When a secretary called from Shanghai earlier this month to make a reservation for her boss, an executive in the financial industry, Cho suggested the Chateau Chambeau Lussac St. Emilion, or, alternatively, the Chateau Gruaud-Larose Sarget de Gruaud-Larose St. Julien, which at $126 is the cheapest bottle on the menu. The most expensive is a Pomerol, a 1994 Petrus that sells for $2,154 a bottle.

"Half our Chinese guests don't know much about wine," Cho said. "They know Chateau Lafite, Chateau Margaux, but they don't know California or Australian wines. People know Lafite as a benchmark, like Rolls-Royce or Dior. . . . They buy wines like they buy watches and cars."

The other half are familiar with imported wines, Cho said, because "they study abroad, have a good position and know that wine is part of Western food culture."

'Part of the show'
Most bottled wine in China sells for less than $5 a bottle, a category that grew by about 19 percent between 2001 and 2005, according to recent figures from the organizers of the French-based wine trade show Vinexpo. Wine priced at more than $5 a bottle grew by 86 percent over the same period, while bottles that sold for more than $10 grew by 110 percent.

The role wine plays in enhancing people's status has made it a tool in the endless dinners that are an essential part of doing business in China.

"Face is important in China. Wine is part of the show," said Alex Remy, manager of the Beijing office for Sopexa, which promotes French food and agricultural products worldwide. "Lots of people buy wine for the status, not only what it brings to a person but also to the person you give it to."

In 2002, when Zhao Fan, a wine critic, first started hosting private tastings for friends and acquaintances, only seven people showed up. Now they're so popular that he has to limit attendance.

"Four years ago, people were from different walks of life, like electronic equipment companies, French insurance companies or media, and they all knew about wines.
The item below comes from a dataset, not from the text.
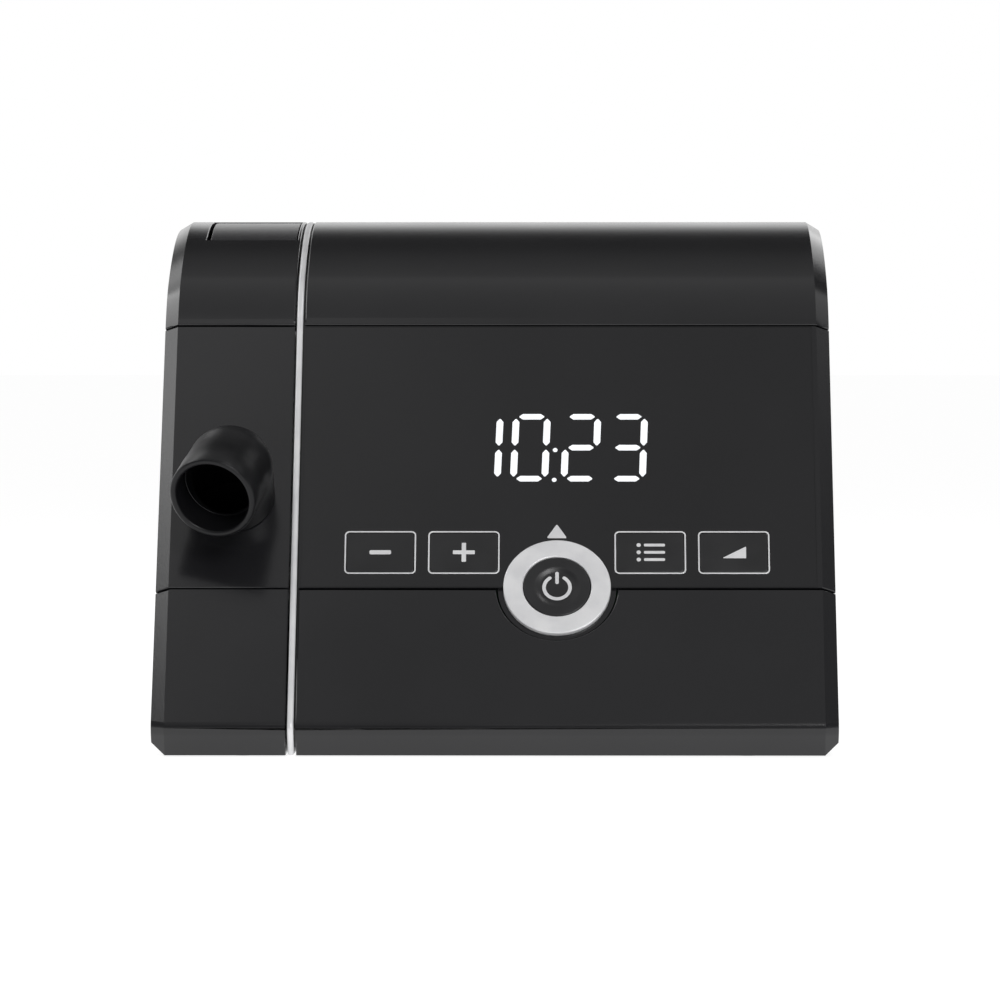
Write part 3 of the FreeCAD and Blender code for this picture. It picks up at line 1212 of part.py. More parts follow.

They earned about 7,000 to 8,000 yuan [$897 to $1,026] a month, which was quite a large amount at that time," said Zhao, who also teaches a popular wine appreciation course at China Agricultural University in Beijing.

"Now, more people come to tasting parties, but not all of them know that much about wine. Some just hold the bowl of the wine glass instead of the stem. They are from state-owned enterprises or they are university teachers or students."

While there are exceptions, many of China's hundreds of new wineries are not yet producing wine at a standard recognized in the West, according to Stephen Reiss, an Aspen-based wine educator who a decade ago was a member of the first U.S. wine delegation to China since 1949.

Since then, Chinese wine has become more expensive, but still has a long way to go. "The packaging and presentation elevates the price point, which further alienates the wine from its peers. It is not good at $5, so it is really not good at $20," Reiss said.

"On the political side, there is very little incentive to create quality over quantity. On the social side, criticism is hard to deliver, and harder to take, it seems," said Reiss, who is paid to critique Chinese wines. After delivering one report, he recalled, the Western liaison he was working with said: "I don't know how I will be able to use this. Could you rewrite it so it is not so critical?"